(Stored items from a collection)
────────────────

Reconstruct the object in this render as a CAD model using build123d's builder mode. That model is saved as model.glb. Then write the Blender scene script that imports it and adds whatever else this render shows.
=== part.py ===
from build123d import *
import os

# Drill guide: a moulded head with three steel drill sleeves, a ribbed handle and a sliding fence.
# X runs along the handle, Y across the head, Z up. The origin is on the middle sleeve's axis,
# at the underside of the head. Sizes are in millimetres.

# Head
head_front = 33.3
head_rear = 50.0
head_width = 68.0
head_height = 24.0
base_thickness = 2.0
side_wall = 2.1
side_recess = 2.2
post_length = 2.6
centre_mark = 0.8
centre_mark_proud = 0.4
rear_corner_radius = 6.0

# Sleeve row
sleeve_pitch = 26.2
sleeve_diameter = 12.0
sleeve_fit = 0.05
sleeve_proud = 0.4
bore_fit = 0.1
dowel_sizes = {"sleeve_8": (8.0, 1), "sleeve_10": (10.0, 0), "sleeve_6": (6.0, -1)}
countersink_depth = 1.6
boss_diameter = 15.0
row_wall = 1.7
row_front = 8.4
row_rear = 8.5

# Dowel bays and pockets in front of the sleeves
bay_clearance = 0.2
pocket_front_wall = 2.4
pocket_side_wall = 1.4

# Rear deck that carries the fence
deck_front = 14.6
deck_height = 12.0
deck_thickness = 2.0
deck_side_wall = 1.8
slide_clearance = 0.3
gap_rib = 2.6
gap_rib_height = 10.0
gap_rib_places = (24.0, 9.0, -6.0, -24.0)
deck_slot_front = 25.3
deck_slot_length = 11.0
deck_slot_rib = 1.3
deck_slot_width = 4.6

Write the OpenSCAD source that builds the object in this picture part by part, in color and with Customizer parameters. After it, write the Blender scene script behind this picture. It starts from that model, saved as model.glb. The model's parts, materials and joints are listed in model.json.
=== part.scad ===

────────────────

* Problem
Only the lines from the opening of the material through the line with "# at the underside" should be echoed, exactly as written.

* Answer in full
Reconstruct the object in this render as a CAD model using build123d's builder mode. That model is saved as model.glb. Then write the Blender scene script that imports it and adds whatever else this render shows.
=== part.py ===
from build123d import *
import os

# Drill guide: a moulded head with three steel drill sleeves, a ribbed handle and a sliding fence.
# X runs along the handle, Y across the head, Z up. The origin is on the middle sleeve's axis,
# at the underside of the head. Sizes are in millimetres.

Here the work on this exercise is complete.